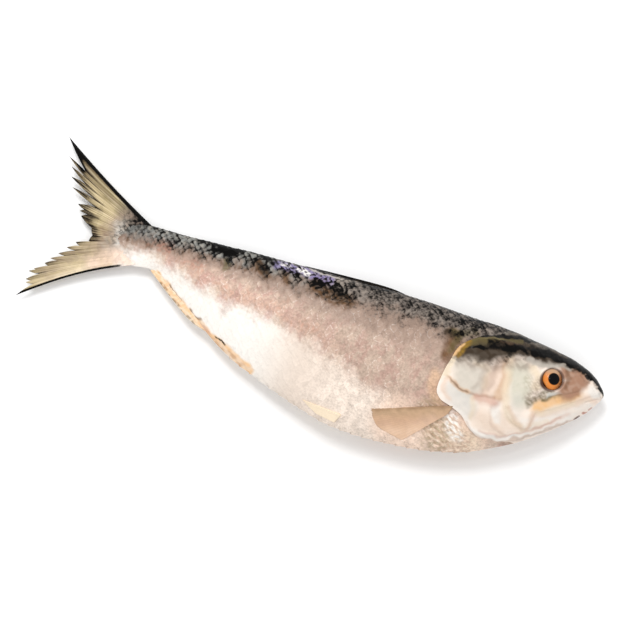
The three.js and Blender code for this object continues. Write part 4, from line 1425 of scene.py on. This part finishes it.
addPiece("trunk", trunkMesh(), scaledSkin, "fish_skin", "fish")
addPiece("head", headMesh(), bareSkin, "fish_skin", "fish")
addPiece("tailFin", tailMesh(), finSkin, "fish_skin", "fish")
addPiece("dorsalFin", middleFinMesh("dorsalFin", dorsalFin, []), finSkin, "fish_skin", "fish")
addPiece("analFin", middleFinMesh("analFin", analFin, analStrokes), finSkin, "fish_skin", "fish")
for side, label in ((1, "Right"), (-1, "Left")):
    for kind, fin, strokes in (("pectoralFin", pectoralFin, pectoralStrokes), ("pelvicFin", pelvicFin, [])):
        mesh = pairedFinMesh(kind + label, fin, side, strokes)
        addPiece(kind + label, mesh, finSkin, "fish_skin", "fish")
    addPiece("eye" + label, eyeMesh("eye" + label, side), eyeJelly, "fish_eye", "eye_" + label.lower())


studio = {
    "floor": "#ffffff",
    "world": "#ffffff",
    "worldStrength": 0.78,
    "keySize": 0.6,
    "keyPower": 13.0,
    "keyFrom": (-0.45, 0.75, 1.4),
    "glintSize": 0.07,
    "glintPower": 0.6,
    "glintFrom": (0.05, 0.3, 1.2),
}
view = {
    "azimuth": 17.4,
    "elevation": 87.0,
    "lens": 120.0,
    "fieldWidth": 0.445,  # metres across the picture at the target
    "target": (0.00266, -0.0015, 0.022),
}


def addFloor():
    # matt paper: a plain pale surface with no gloss
    material, tree = newMaterial("mattPaper")
    settings = {"Base Color": hexToLinear(studio["floor"]), "Roughness": 0.9}
    shader = addNode(tree, "BsdfPrincipled", settings)
    addNode(tree, "OutputMaterial", {}, {"Surface": shader[0]})
    mesh = bpy.data.meshes.new("floor")
    reach = 6.0
    corners = [(-reach, -reach, 0), (reach, -reach, 0), (reach, reach, 0), (-reach, reach, 0)]
    mesh.from_pydata(corners, [], [(0, 1, 2, 3)])
    mesh.materials.append(material)
    floor = bpy.data.objects.new("floor", mesh)
    bpy.context.scene.collection.objects.link(floor)


def aimAt(thing, place, target):
    # turned so that its own -z looks from the place to the target
    direction = Vector(target) - Vector(place)
    thing.location = place
    thing.rotation_euler = direction.to_track_quat("-Z", "Y").to_euler()


def addLight(name, size, power, place):
    # a round soft light that looks at the middle of the fish
    light = bpy.data.lights.new(name, "AREA")
    light.shape = "DISK"
    light.size = size
    light.energy = power
    lamp = bpy.data.objects.new(name, light)
    bpy.context.scene.collection.objects.link(lamp)
    aimAt(lamp, place, (0, 0, 0))


def addCamera():
    # back along the line of sight by the distance at which the field is as wide as it should be
    camera = bpy.data.objects.new("camera", bpy.data.cameras.new("camera"))
    bpy.context.scene.collection.objects.link(camera)
    camera.data.lens = view["lens"]
    camera.data.sensor_width = 36.0
    away = view["fieldWidth"] * view["lens"] / camera.data.sensor_width
    turn, rise = np.radians([view["azimuth"], view["elevation"]])
    back = np.array([np.sin(turn) * np.cos(rise), -np.cos(turn) * np.cos(rise), np.sin(rise)])
    aimAt(camera, (np.array(view["target"]) + back * away).tolist(), view["target"])
    bpy.context.scene.camera = camera


addFloor()
addLight("key", studio["keySize"], studio["keyPower"], studio["keyFrom"])
addLight("glint", studio["glintSize"], studio["glintPower"], studio["glintFrom"])
addCamera()
world = bpy.data.worlds.new("studio")
world.use_nodes = True
world.node_tree.nodes["Background"].inputs["Color"].default_value = hexToLinear(studio["world"])
world.node_tree.nodes["Background"].inputs["Strength"].default_value = studio["worldStrength"]
bpy.context.scene.world = world
bpy.context.scene.view_settings.view_transform = "Standard"
print("stage set")
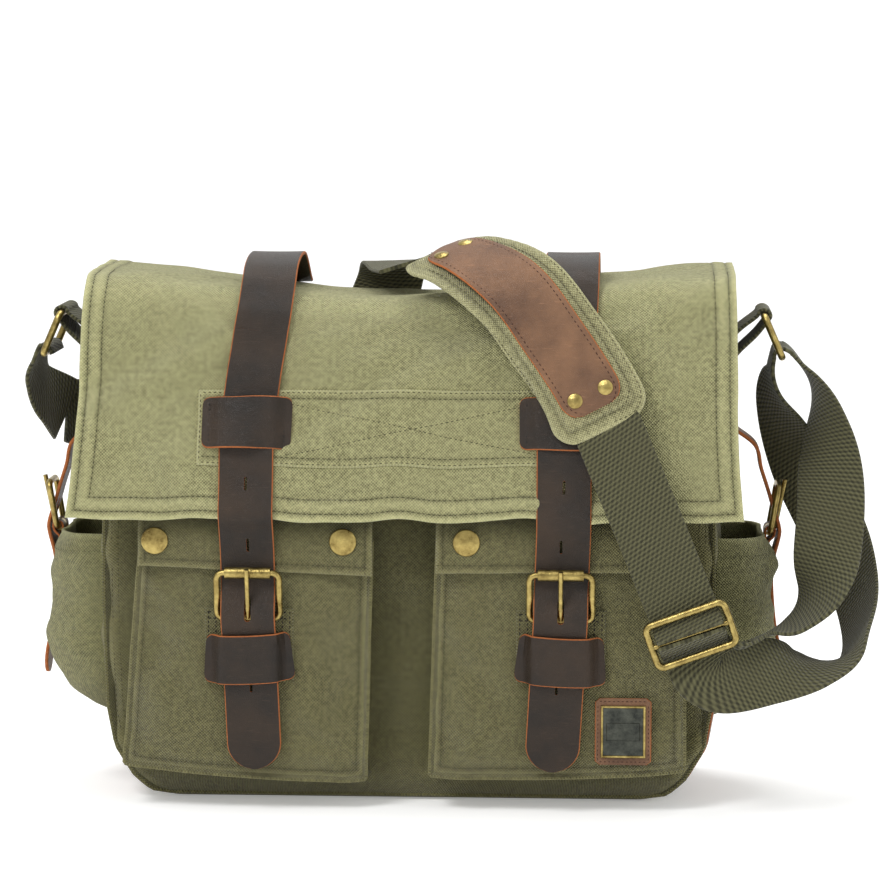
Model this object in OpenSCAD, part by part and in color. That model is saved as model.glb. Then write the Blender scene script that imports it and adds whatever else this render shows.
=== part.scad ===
// Canvas messenger bag: a boxed body under a two-leaf flap, two buckled
// leather straps, bellows pockets and an adjustable webbing shoulder strap.
// X runs to the wearer's left across the front, the front faces -Y, Z is up,
// and the origin is the middle of the base's underside.

/* [Bag body] */
// Width of the body between its side seams
body_w = 340; // [334:2:344]
// Depth of the body between the outsides of its front and back panels
body_d = 100; // [96:1:104]
// Height of the body under its flap
body_h = 286; // [282:1:287]
// Thickness of a doubled canvas panel
panel_t = 3; // [2:0.5:3.5]
// Thickness of the lining
lining_t = 1.2; // [0.8:0.2:1.6]

/* [Flap] */
// Width of the flap
flap_w = 366; // [356:2:370]
// Thickness of the flap
flap_t = 3; // [2:0.5:3.5]
// Height of the hem above the base
hem_z = 165; // [160:1:168]
// How far the hem stands in front of the fold
hem_reach = 29; // [27:1:31]

/* [Front pockets] */
// Width of one pocket
pocket_w = 136; // [128:2:138]
// Distance from the middle of the bag to the middle of a pocket
pocket_x = 86; // [84:1:88]
// Height of a pocket's mouth above its floor
pocket_h = 130; // [126:1:132]
// Depth of a pocket at its floor
pocket_d = 30; // [28:1:31]
// Thickness of a pocket's wall
pocket_t = 2; // [1.5:0.5:2.5]

/* [Leather] */
// Width of a closing strap
strap_w = 30; // [28:1:30]
// Thickness of the strap leather
strap_t = 2; // [1.6:0.2:2.2]
// Width of a side strap
side_strap_w = 20; // [16:1:20]

/* [Metal] */
// Wire radius of the buckles
wire_r = 1.75; // [1.5:0.05:1.75]
// Radius of a buckle's roller
roller_r = 3.2; // [3:0.1:3.3]
// Wire radius of the rings and the slider
ring_r = 2; // [1.8:0.1:2.2]
// Radius of a snap cap
cap_r = 7.5; // [6.5:0.5:8]

/* [Shoulder strap] */
// Width of the webbing
webbing_w = 38; // [34:1:38]
// Thickness of the webbing
webbing_t = 2.2; // [1.8:0.2:2.4]
// Width of the shoulder pad
pad_w = 58; // [50:2:60]
// Thickness of the shoulder pad
pad_t = 8; // [6:1:8]

/* [Hidden] */
$fn = 48;

canvas = "#7d7d58";
canvas_dark = "#6a6b4b";
leather = "#4a2f24";
leather_edge = "#7a4a30";
brass = "#8a7444";
webbing_green = "#5f6450";
lining_tan = "#9a8f70";
board_grey = "#4d4d4d";

gap = 0.3;          // free space between pieces that move apart
front_y = -body_d / 2;
back_y = body_d / 2;
half_w = body_w / 2;
// Right half of the body's outline from the base seam up, as [x, z]
outline = [[half_w - 30, 0], [half_w - 14, 12], [half_w - 4, 30], [half_w, 52], [half_w, body_h]];
board_t = 2;
divider_h = 235;
divider_y = 16;

// The flap's two leaves meet at a fold on the outer front corner
fold = [front_y - 5, 291];
flap_tilt = atan(hem_reach / (fold.y - hem_z));
flap_len = (fold.y - hem_z) / cos(flap_tilt);
flap_gap = 0.5;     // from the fold's axis to either leaf
hinge_y = back_y + 2.6;

// A front pocket's face leans back a little; heights up it start at its floor
pocket_z = 20;
pocket_lean = 5;
cap_x = 52;          // snaps from the middle of a pocket
pocket_tilt = atan(pocket_lean / pocket_h);
face = [front_y - pocket_d, pocket_z];
face_out = pocket_d - pocket_lean;

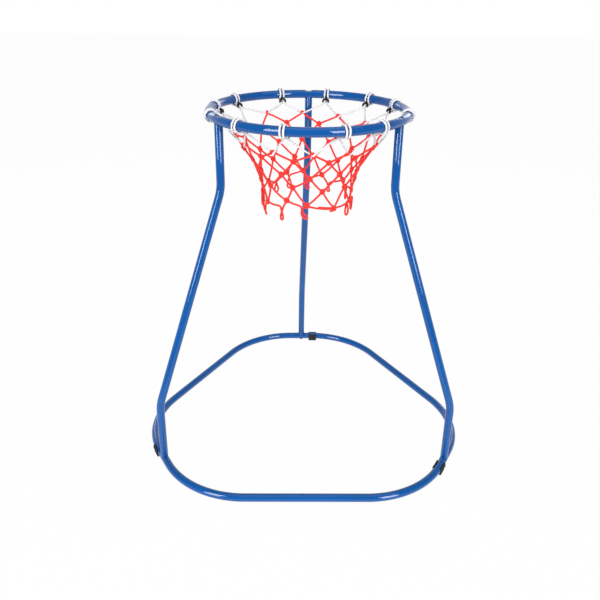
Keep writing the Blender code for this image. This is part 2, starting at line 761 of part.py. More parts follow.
def hook_mesh(finish):
    """The pin's barb holds behind the wall, its neck takes the cord, the horns keep it on."""
    bm = bmesh.new()
    out = Vector((cos(HOOK_PIN_ANGLE), 0, sin(HOOK_PIN_ANGLE)))
    side = Vector((0, 1, 0))
    up = out.cross(side)
    pin = HOOK_PIN_DIAMETER / 2
    barb = pin + HOOK_BARB
    bore_flat = RIM_BORE_RADIUS * cos(pi / BORE_SIDES)
    barb_seat = sqrt(bore_flat**2 - barb**2) - SEAT_GAP
    neck_end = RIM_TUBE_RADIUS + HOOK_NECK_LENGTH
    stem = [
        (barb_seat - HOOK_BARB_LENGTH, pin - HOOK_BARB),
        (barb_seat - SEAT_GAP, barb),
        (barb_seat, pin),
        (neck_end, pin),
    ]
    rings = [add_ring(bm, reach * out, side, up, radius, HORN_SIDES) for reach, radius in stem]
    skin(bm, rings)
    bm.faces.new(rings[0])
    neck = (neck_end + HOOK_HEAD) * out
    roots = []
    for hand in (-1, 1):
        tip = neck + Vector((-HOOK_LEAN, hand * HOOK_SPAN / 2, -HOOK_DROP))
        along = (tip - neck).normalized()
        across = Vector((0, hand * -along.z, hand * along.y)).normalized()
        wide = along.cross(across).normalized()
        horn = []
        for share, swell in HORN_STATIONS:
            ring = add_ring(
                bm,
                neck.lerp(tip, share),
                HORN_THICKNESS / 2 * swell * across,
                HORN_WIDTH / 2 * swell * wide,
                1.0,
                HORN_SIDES,
            )
            horn.append(ring)
        horn.append(add_ring(bm, tip, across, wide, HORN_TIP / 2, HORN_SIDES))
        skin(bm, horn)
        bm.faces.new(horn[-1])
        roots.append(horn[0])
    add_knot(bm, [rings[-1], *roots], [neck + HOOK_HEAD * out + HOOK_BARB * up])
    bmesh.ops.triangulate(bm, faces=[face for face in bm.faces if len(face.verts) > 4])
    return mesh_from(bm, "net_hook", finish)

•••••

*Set problem:*
Return the lines from the line with "Model this object" through the line with "lining_t = 1.2; // [0.8:0.2:1.6]", inclusive, exactly as they stand, and nothing else.

*Result of the exercise:*
Model this object in OpenSCAD, part by part and in color. That model is saved as model.glb. Then write the Blender scene script that imports it and adds whatever else this render shows.
=== part.scad ===
// Canvas messenger bag: a boxed body under a two-leaf flap, two buckled
// leather straps, bellows pockets and an adjustable webbing shoulder strap.
// X runs to the wearer's left across the front, the front faces -Y, Z is up,
// and the origin is the middle of the base's underside.

/* [Bag body] */
// Width of the body between its side seams
body_w = 340; // [334:2:344]
// Depth of the body between the outsides of its front and back panels
body_d = 100; // [96:1:104]
// Height of the body under its flap
body_h = 286; // [282:1:287]
// Thickness of a doubled canvas panel
panel_t = 3; // [2:0.5:3.5]
// Thickness of the lining
lining_t = 1.2; // [0.8:0.2:1.6]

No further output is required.